Records:
— begin —
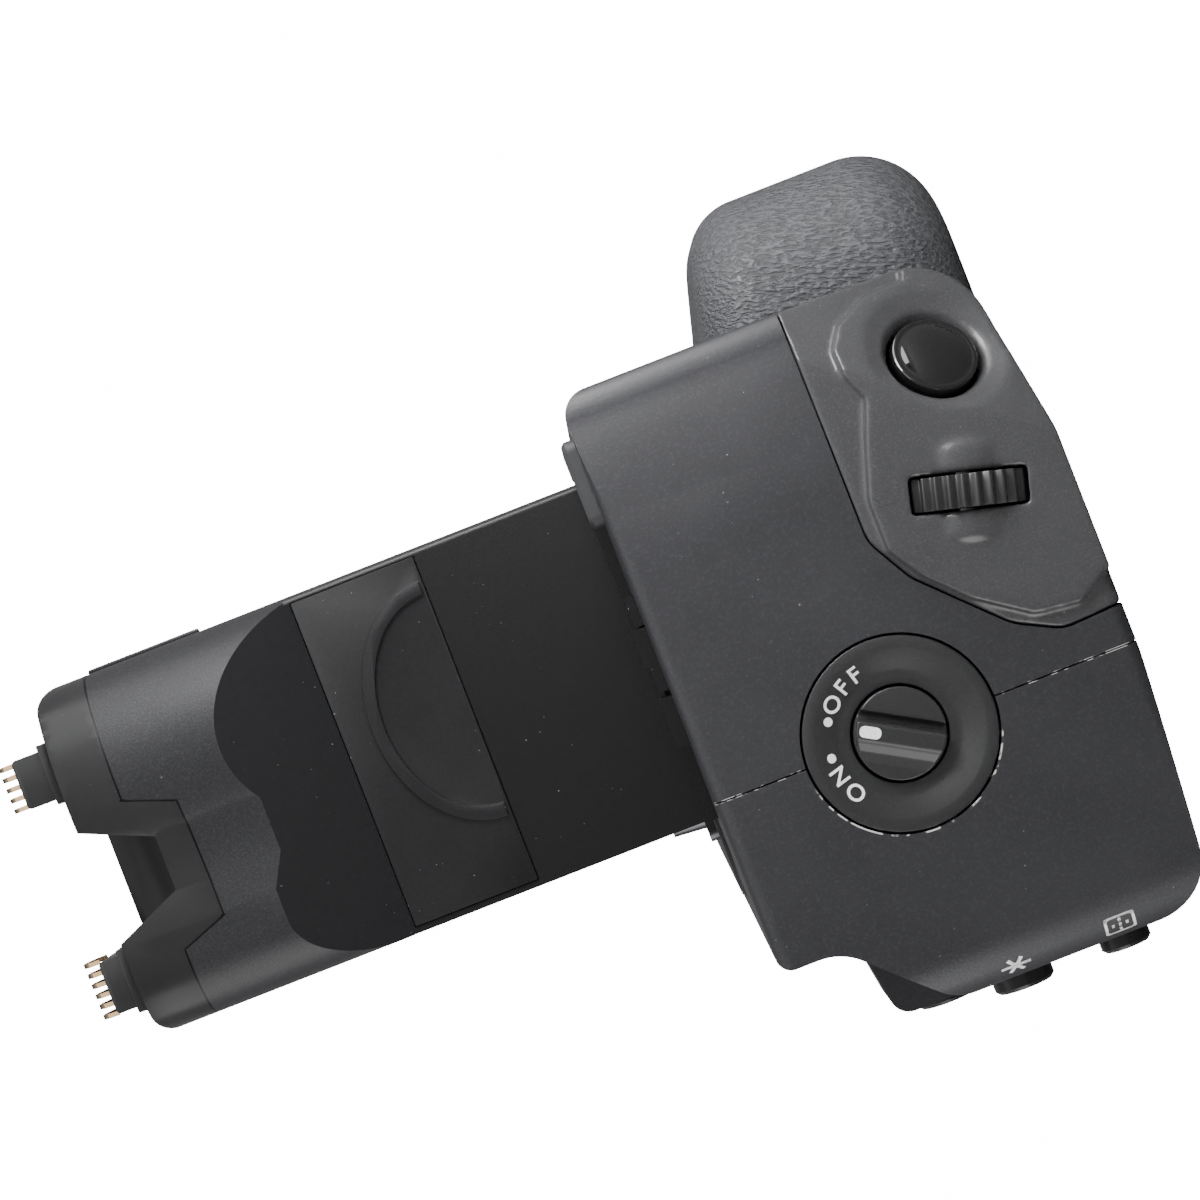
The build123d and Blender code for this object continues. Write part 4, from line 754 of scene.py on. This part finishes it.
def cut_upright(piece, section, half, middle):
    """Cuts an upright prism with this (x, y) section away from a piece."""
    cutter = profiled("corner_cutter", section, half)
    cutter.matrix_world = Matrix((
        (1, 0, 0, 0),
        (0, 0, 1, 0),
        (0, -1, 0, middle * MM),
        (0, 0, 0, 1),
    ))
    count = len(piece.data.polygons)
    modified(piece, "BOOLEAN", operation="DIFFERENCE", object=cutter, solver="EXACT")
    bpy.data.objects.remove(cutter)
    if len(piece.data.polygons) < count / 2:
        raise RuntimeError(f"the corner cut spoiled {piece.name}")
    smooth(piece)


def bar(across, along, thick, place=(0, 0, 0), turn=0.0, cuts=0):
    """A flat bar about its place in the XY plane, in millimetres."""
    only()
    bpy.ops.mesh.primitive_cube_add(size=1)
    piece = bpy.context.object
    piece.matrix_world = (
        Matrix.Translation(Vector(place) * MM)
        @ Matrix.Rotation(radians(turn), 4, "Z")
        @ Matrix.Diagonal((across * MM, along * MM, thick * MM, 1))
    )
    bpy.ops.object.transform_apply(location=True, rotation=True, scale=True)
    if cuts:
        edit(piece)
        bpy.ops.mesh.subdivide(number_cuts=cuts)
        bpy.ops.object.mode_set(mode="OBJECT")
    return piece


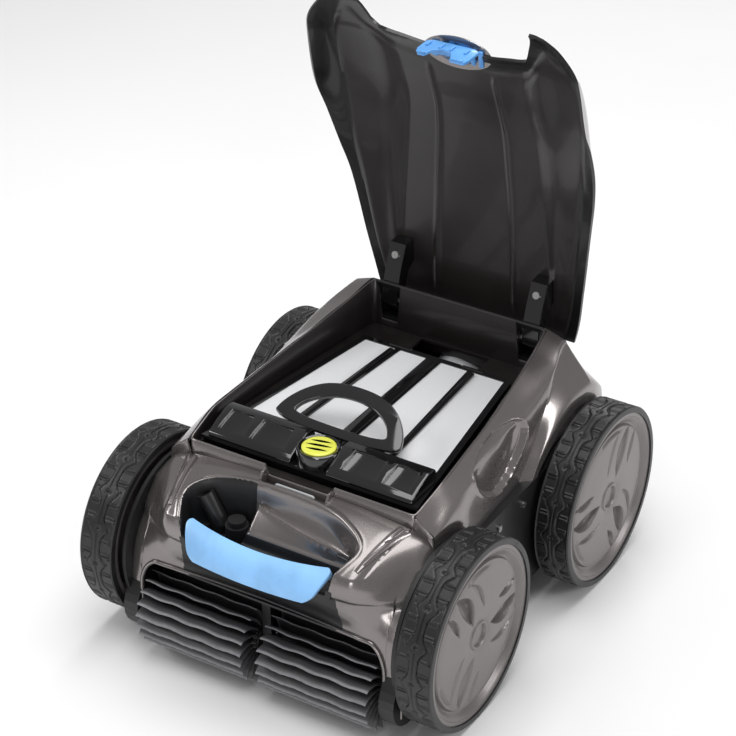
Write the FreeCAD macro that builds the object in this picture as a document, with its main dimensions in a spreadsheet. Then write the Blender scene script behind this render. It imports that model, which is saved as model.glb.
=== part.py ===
— end —
● **The problem**:
Extract all of the data exactly as written.

● **Completed task**:
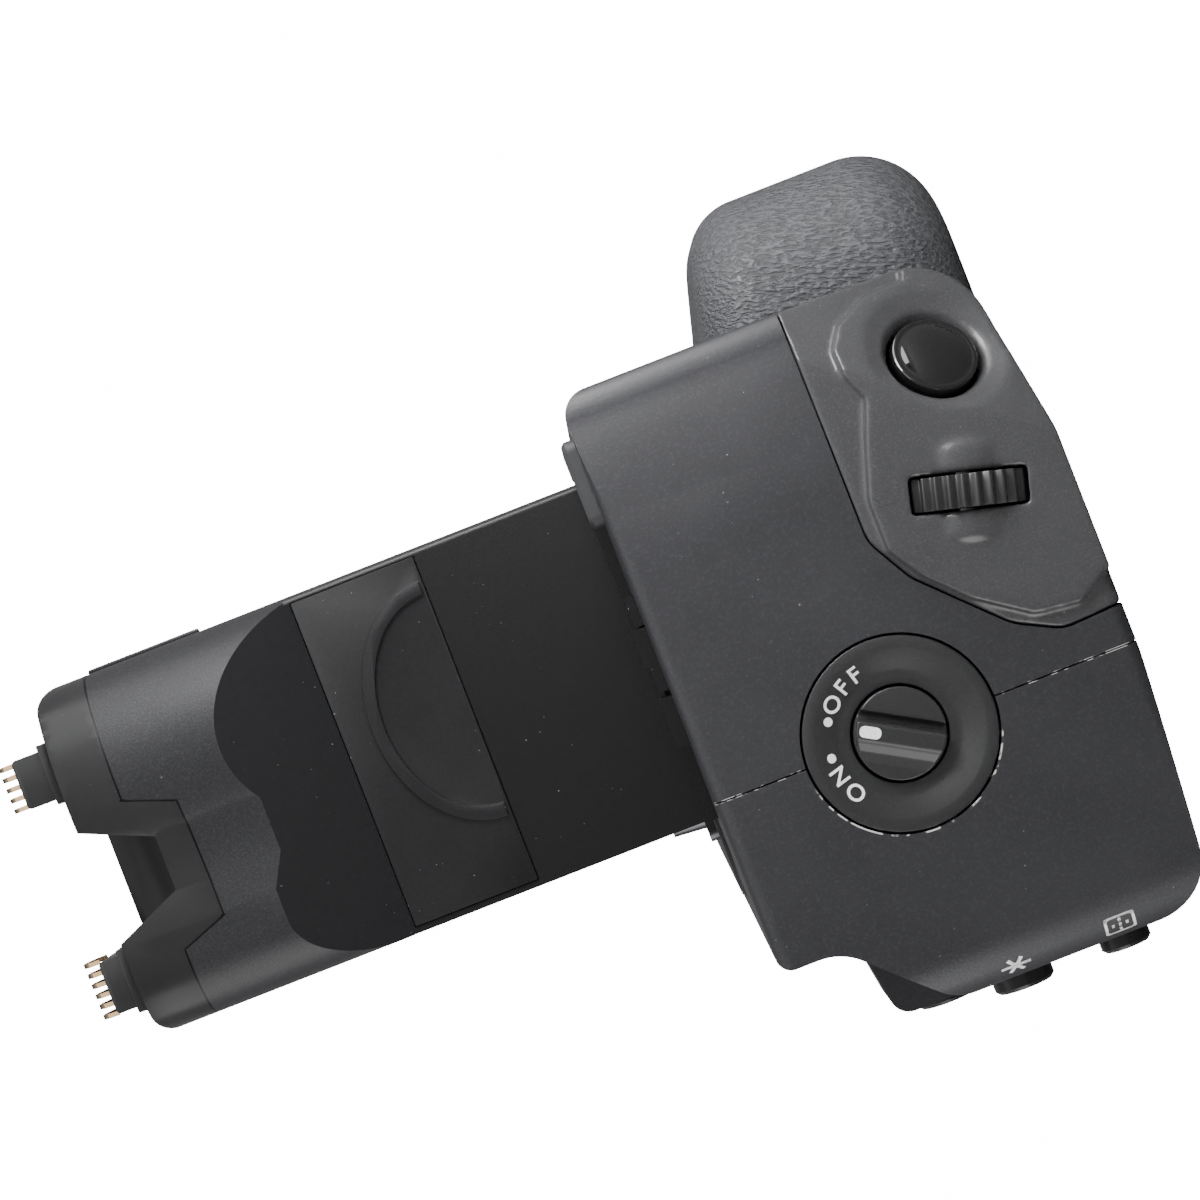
The build123d and Blender code for this object continues. Write part 4, from line 754 of scene.py on. This part finishes it.
def cut_upright(piece, section, half, middle):
    """Cuts an upright prism with this (x, y) section away from a piece."""
    cutter = profiled("corner_cutter", section, half)
    cutter.matrix_world = Matrix((
        (1, 0, 0, 0),
        (0, 0, 1, 0),
        (0, -1, 0, middle * MM),
        (0, 0, 0, 1),
    ))
    count = len(piece.data.polygons)
    modified(piece, "BOOLEAN", operation="DIFFERENCE", object=cutter, solver="EXACT")
    bpy.data.objects.remove(cutter)
    if len(piece.data.polygons) < count / 2:
        raise RuntimeError(f"the corner cut spoiled {piece.name}")
    smooth(piece)


def bar(across, along, thick, place=(0, 0, 0), turn=0.0, cuts=0):
    """A flat bar about its place in the XY plane, in millimetres."""
    only()
    bpy.ops.mesh.primitive_cube_add(size=1)
    piece = bpy.context.object
    piece.matrix_world = (
        Matrix.Translation(Vector(place) * MM)
        @ Matrix.Rotation(radians(turn), 4, "Z")
        @ Matrix.Diagonal((across * MM, along * MM, thick * MM, 1))
    )
    bpy.ops.object.transform_apply(location=True, rotation=True, scale=True)
    if cuts:
        edit(piece)
        bpy.ops.mesh.subdivide(number_cuts=cuts)
        bpy.ops.object.mode_set(mode="OBJECT")
    return piece


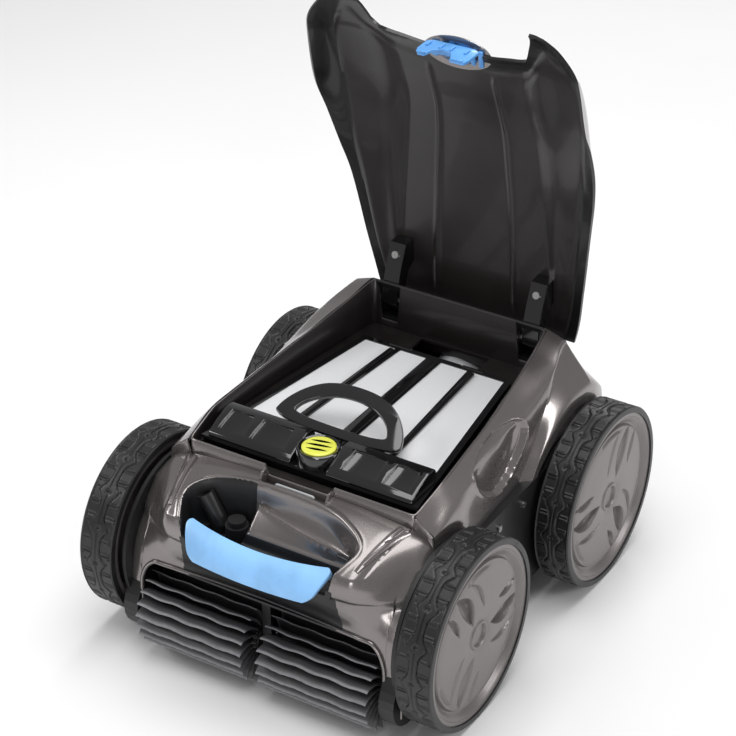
Write the FreeCAD macro that builds the object in this picture as a document, with its main dimensions in a spreadsheet. Then write the Blender scene script behind this render. It imports that model, which is saved as model.glb.
=== part.py ===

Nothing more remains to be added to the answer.